Spirit's attempts to negotiate with creditors have shown some promise. Recently, the airline announced productive discussions with the majority of its noteholders, aimed at exploring alternatives for improving liquidity. These talks are expected to continue as the airline desperately tries to stabilize its financial footing. According to reports, reaching agreement would potentially involve statutory restructuring, which could have significant ramifications for its operations.
Fitch emphasized the risk of customers opting for other airlines, stemming from concerns about Spirit’s viability. Without immediate financial relief, the trend of customers booking with competing airlines could accelerate the company's cash burn, placing it even closer to insolvency.
Adding to Spirit’s woes, the airline recently made the difficult decision to sell 23 of its older Airbus aircraft. This move is projected to provide around $520 million, but it is accompanied by the furloughing of 330 pilots starting January 2025, as part of cost-cutting measures. This capacity reduction only highlights the severity of the situation, forcing the airline to grapple with both diminished operational capacity and soaring operating expenses.
Fitch's reassessment of Spirit Airlines aligns with similar downgrades issued by other notable credit rating agencies. Standard & Poor's, for example, classified Spirit’s rating as 'CCC', marking the airline as vulnerable and excessively reliant on favorable external conditions to meet its financial obligations. Moody's also characterized Spirit's outlook as speculative, reflecting the high risks associated with investments in the airline.
The challenges do not end here; Spirit is also grappling with complications tied to its fleet’s reliance on Pratt & Whitney engines, which have been problematic for several airlines. Engine-related issues had previously led to grounding some aircraft, thereby increasing operational costs and reducing Spirit's ability to generate revenue. A report from Fitch indicated visibility around the availability of these engines is limited, adding another unpredictable layer to Spirit's turbulent forecast.
While Spirit Airlines is striving to recover, the path forward remains riddled with uncertainty. The airline's share price has experienced volatility, declining significantly following the downgrades and the announcement of potential furloughs. Investors are left pondering whether the latest maneuvers to sell aircraft and cut costs can provide enough relief to prevent bankruptcy, or if the days of Spirit Airlines as we know it are numbered.
Recent news potentially provides some glimmer of hope for Spirit. An initial report suggests Frontier Airlines may be contemplating making an acquisition offer for Spirit. This news sent Spirit’s stock climbing by nearly 20% at one point, reflecting the market's slight optimism amid the turmoil. Investors are optimistic about the possibility of Frontier acquiring Spirit, as it may provide the operational support necessary to weather the storm.
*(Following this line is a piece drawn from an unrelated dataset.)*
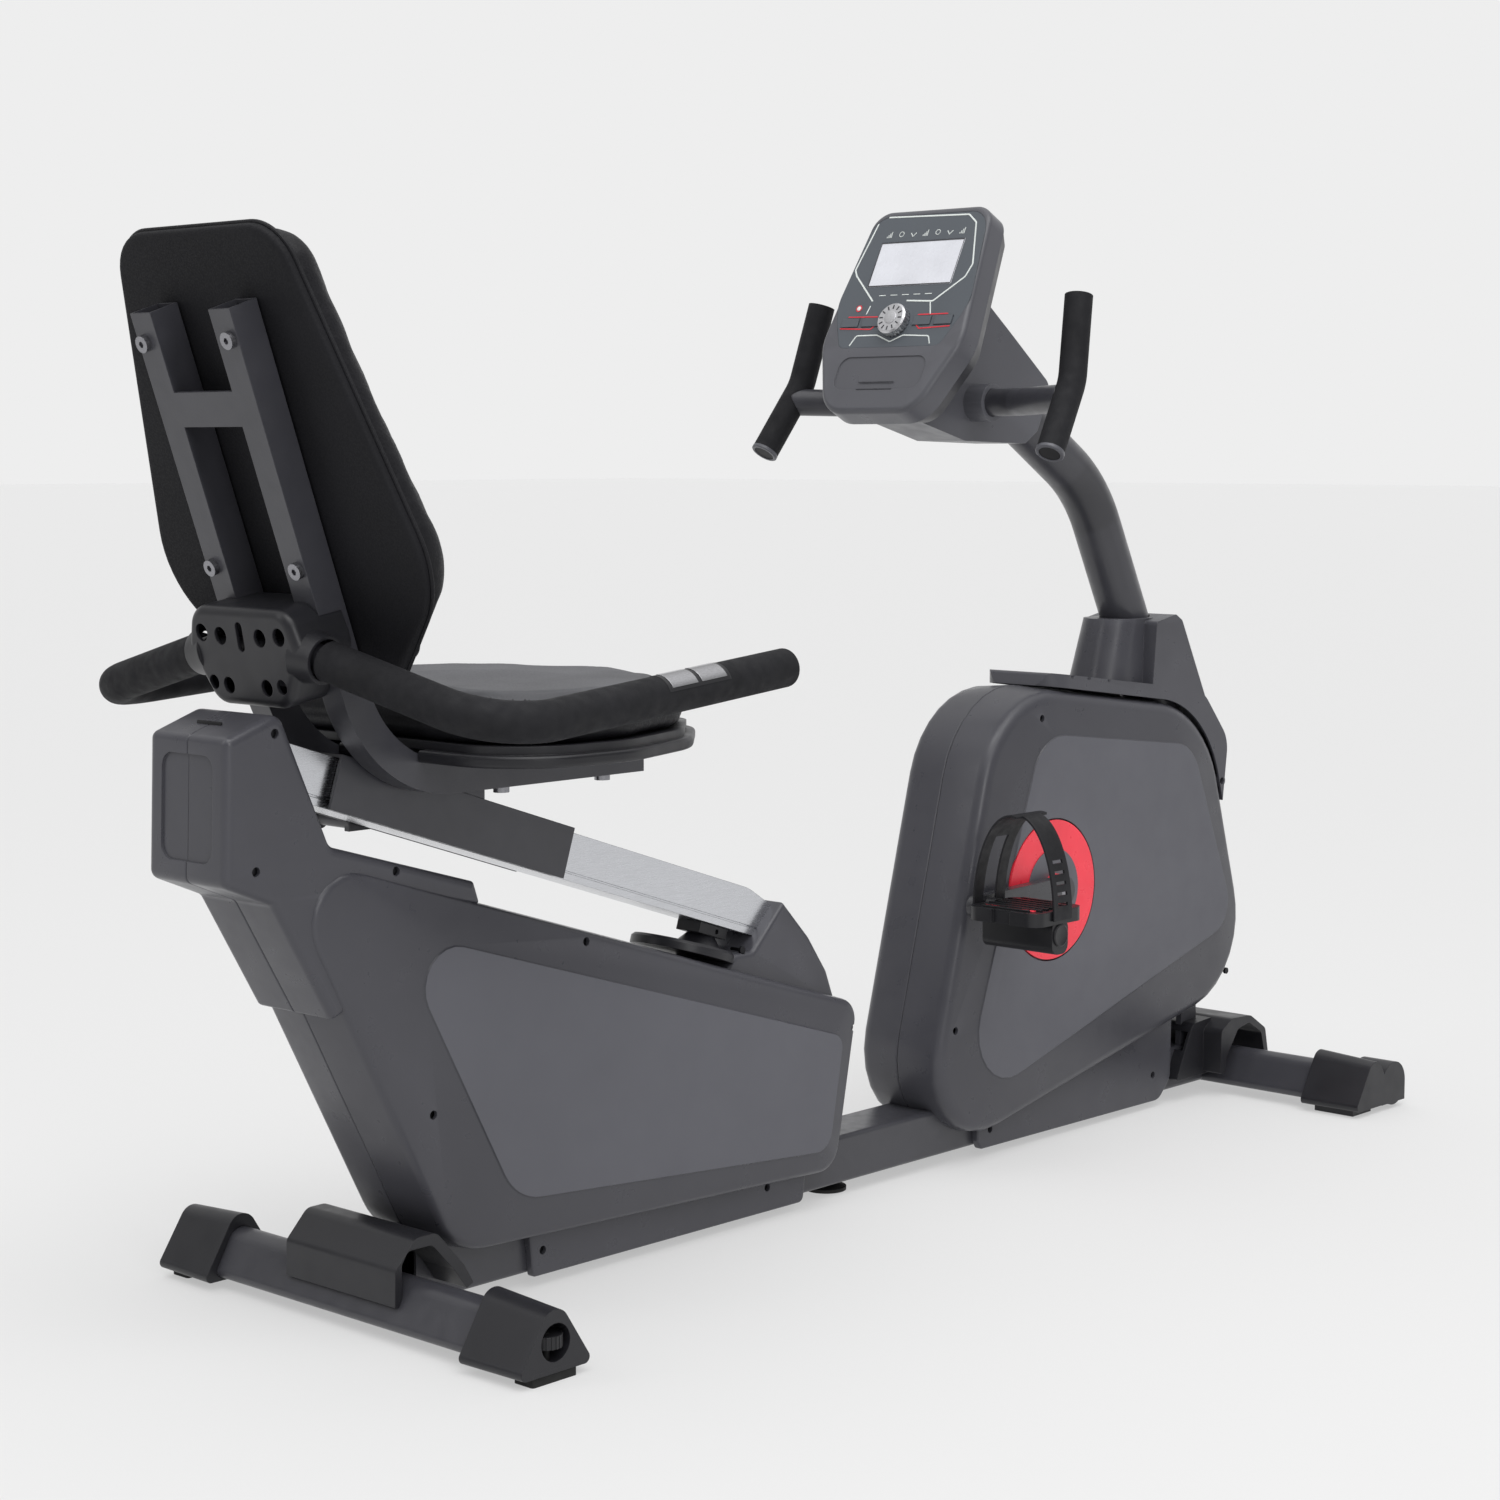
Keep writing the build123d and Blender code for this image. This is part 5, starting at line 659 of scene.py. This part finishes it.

Yet, potential buyers are unlikely to offer premium valuations. Spirit Airlines cannot ignore its existing liabilities, which any interested party would inherit. The overarching shadow of bankruptcy has led to discussions focusing more on what assets can be salvaged from the wreckage rather than creating new growth opportunities.
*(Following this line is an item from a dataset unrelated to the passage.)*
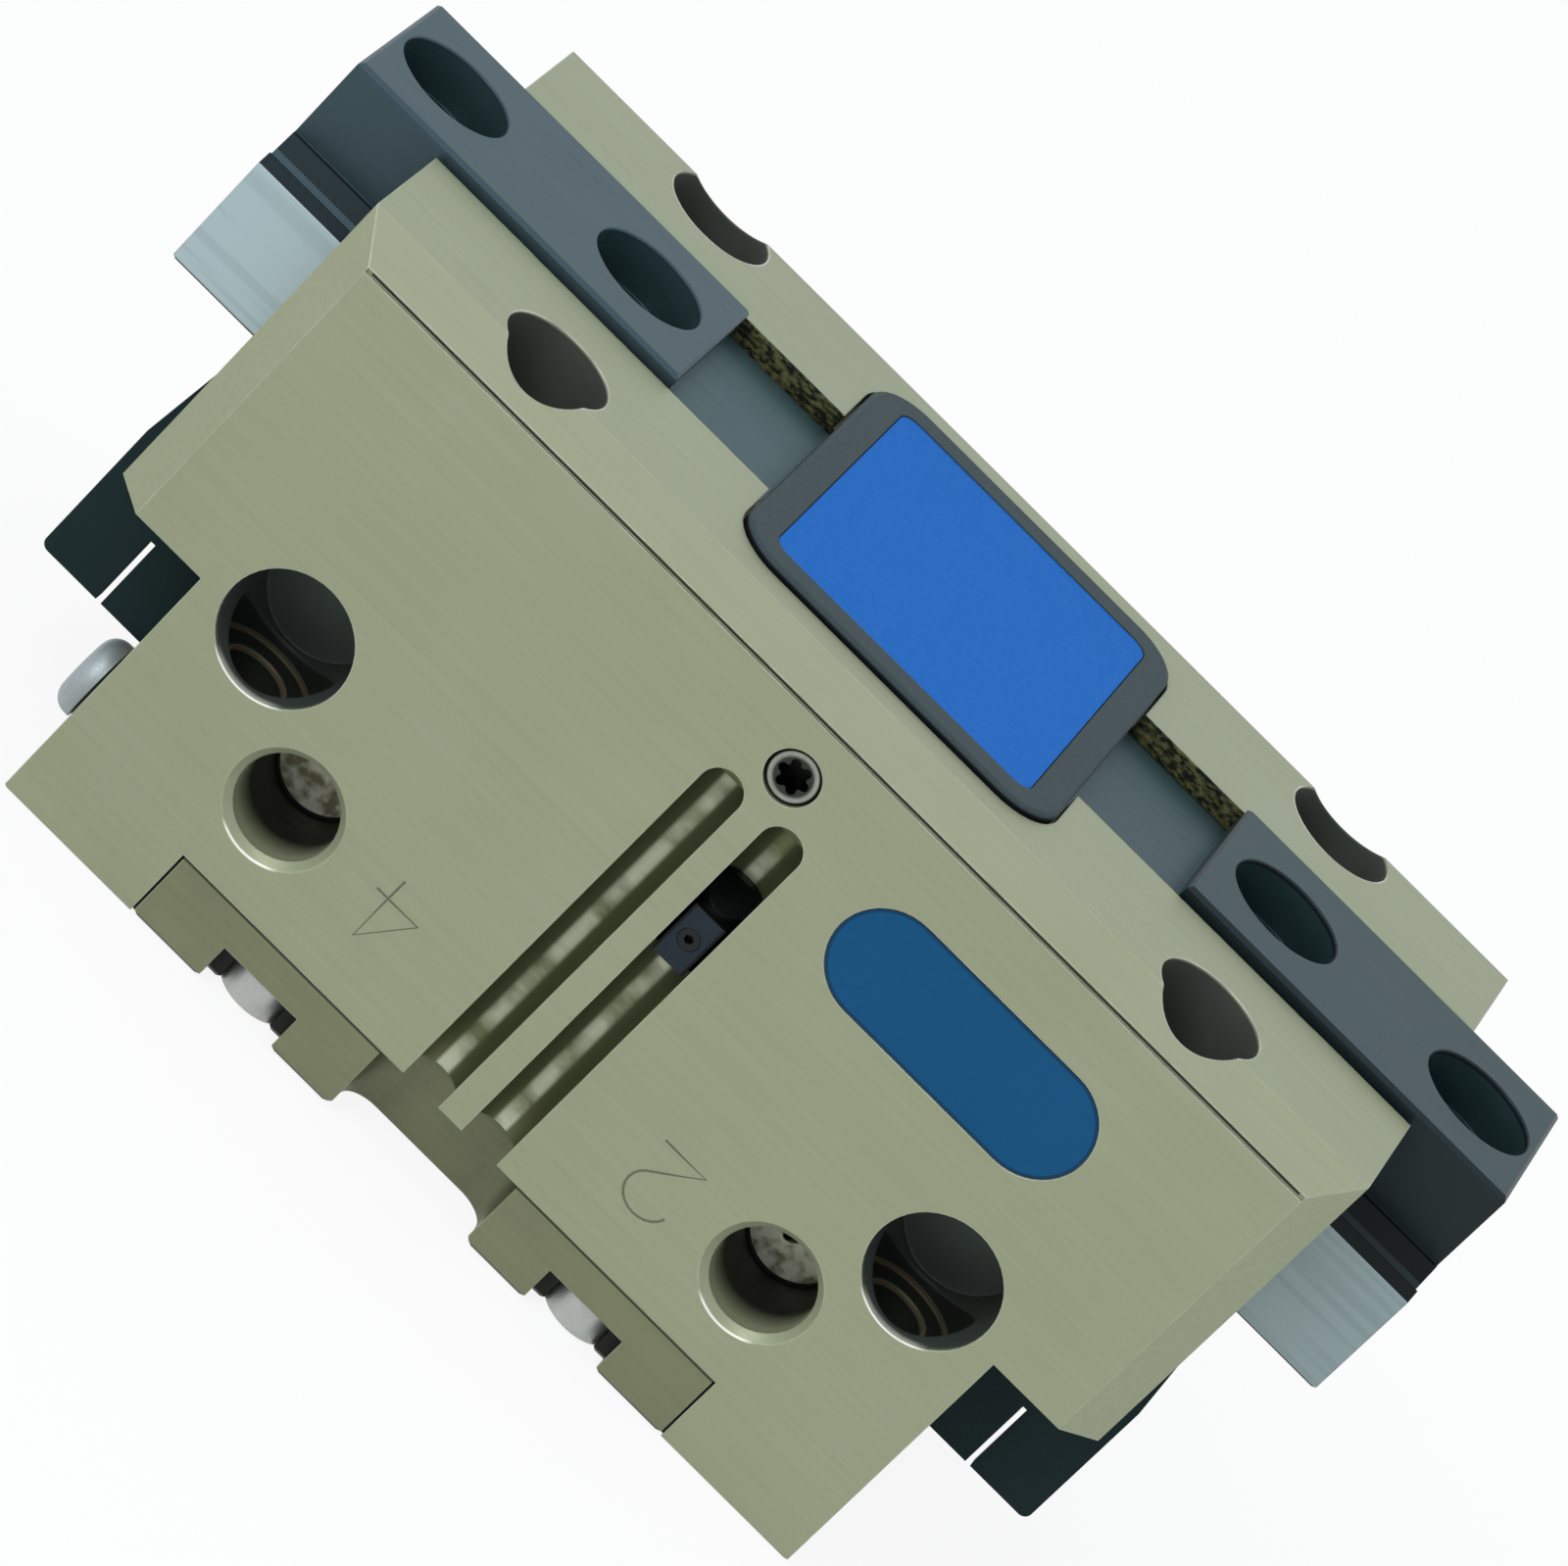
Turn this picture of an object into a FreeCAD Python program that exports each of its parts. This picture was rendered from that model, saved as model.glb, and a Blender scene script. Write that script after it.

The situation has become increasingly complicated. Spirit's plummeting stock value and downgrades signal financial distress, making it difficult for the airline to restore customer confidence, which is the linchpin of recovery strategies for any airline.
For now, Spirit Airlines is at crossroads, with decisions being made daily about future operations, staffing, and financial strategies. The clock is ticking as they navigate negotiations and attempt to chart their path forward amid looming bankruptcy fears. Despite the challenges, company management continues to express hope for recovery, but the realities on the ground suggest the time for significant change is overdue.